(Problem description) Tell how many lines in the data below include the word "pose". The answer is the number only.

#### Dataset ####

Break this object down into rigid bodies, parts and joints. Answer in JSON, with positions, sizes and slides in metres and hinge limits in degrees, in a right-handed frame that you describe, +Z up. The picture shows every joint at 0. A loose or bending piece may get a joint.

####
#### Dataset ####

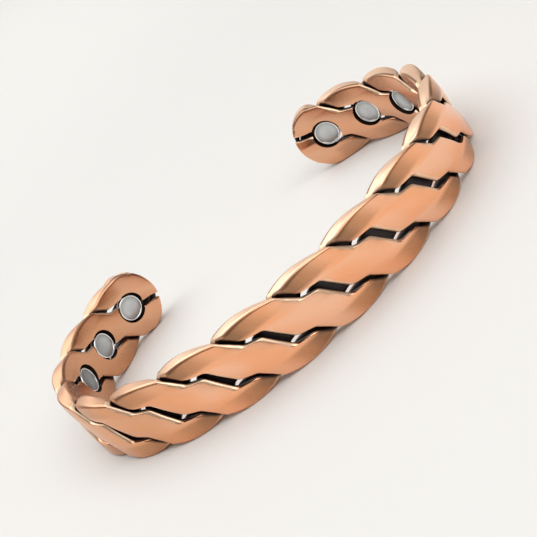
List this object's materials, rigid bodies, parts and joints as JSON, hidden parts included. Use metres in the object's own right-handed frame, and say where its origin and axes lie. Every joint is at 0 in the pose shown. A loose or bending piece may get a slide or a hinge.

####
#### Dataset ####

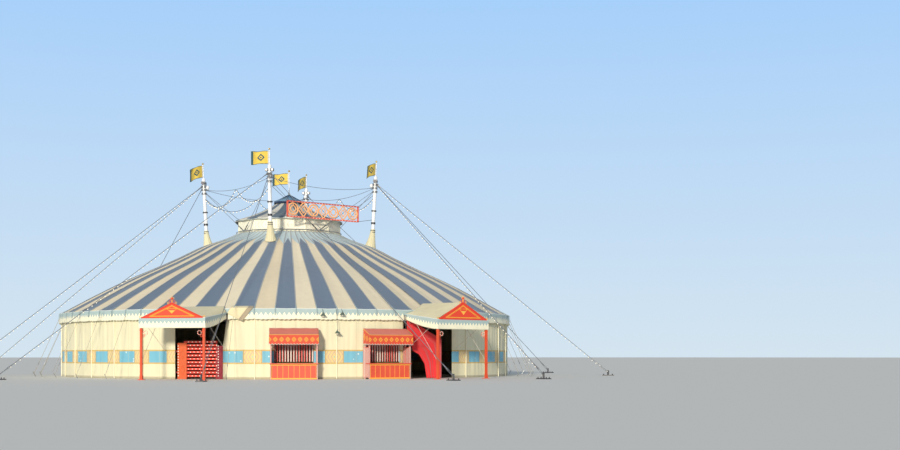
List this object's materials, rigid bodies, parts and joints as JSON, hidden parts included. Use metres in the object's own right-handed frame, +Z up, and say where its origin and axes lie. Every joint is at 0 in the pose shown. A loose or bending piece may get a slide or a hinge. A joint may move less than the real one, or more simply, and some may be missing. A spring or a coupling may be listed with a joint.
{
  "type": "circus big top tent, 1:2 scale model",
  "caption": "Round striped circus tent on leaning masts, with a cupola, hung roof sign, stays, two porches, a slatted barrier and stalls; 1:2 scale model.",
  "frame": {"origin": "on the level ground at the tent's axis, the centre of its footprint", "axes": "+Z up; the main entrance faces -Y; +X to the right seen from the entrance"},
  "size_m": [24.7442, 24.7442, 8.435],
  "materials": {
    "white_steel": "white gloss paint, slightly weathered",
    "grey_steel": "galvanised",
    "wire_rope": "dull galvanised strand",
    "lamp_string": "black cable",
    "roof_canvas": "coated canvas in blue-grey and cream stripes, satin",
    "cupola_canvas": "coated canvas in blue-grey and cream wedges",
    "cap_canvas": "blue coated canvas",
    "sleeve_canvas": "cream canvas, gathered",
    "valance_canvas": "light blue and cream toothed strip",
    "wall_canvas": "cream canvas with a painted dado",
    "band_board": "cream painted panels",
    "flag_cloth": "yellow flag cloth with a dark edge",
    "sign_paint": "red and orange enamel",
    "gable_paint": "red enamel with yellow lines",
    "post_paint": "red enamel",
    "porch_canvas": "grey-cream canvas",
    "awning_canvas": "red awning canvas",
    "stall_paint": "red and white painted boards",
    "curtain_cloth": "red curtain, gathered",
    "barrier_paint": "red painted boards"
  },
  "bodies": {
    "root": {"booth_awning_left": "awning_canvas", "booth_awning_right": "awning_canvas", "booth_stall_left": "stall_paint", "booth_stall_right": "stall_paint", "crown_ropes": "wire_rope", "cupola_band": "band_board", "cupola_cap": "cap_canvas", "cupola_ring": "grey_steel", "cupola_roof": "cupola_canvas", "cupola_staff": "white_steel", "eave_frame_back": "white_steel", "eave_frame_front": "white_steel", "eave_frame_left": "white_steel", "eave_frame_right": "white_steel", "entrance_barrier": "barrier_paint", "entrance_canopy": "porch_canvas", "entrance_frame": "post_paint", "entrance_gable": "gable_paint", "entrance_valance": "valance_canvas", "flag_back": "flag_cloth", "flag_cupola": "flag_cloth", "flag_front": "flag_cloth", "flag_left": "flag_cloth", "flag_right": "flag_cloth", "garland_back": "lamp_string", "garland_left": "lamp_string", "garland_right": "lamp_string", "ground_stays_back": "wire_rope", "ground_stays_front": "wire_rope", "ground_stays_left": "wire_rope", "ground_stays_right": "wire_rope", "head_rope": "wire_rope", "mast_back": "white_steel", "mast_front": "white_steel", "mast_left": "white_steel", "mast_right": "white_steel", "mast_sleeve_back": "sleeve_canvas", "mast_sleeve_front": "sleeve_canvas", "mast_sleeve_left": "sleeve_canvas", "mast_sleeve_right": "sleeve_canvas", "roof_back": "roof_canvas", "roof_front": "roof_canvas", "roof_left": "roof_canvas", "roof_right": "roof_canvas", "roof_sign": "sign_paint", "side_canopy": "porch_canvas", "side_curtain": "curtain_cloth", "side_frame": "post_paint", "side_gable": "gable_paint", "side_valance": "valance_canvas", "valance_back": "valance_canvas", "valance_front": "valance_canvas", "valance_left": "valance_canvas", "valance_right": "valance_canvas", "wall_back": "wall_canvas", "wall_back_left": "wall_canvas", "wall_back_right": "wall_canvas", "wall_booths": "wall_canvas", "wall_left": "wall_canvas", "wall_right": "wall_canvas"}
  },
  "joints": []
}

####

(The answer) 2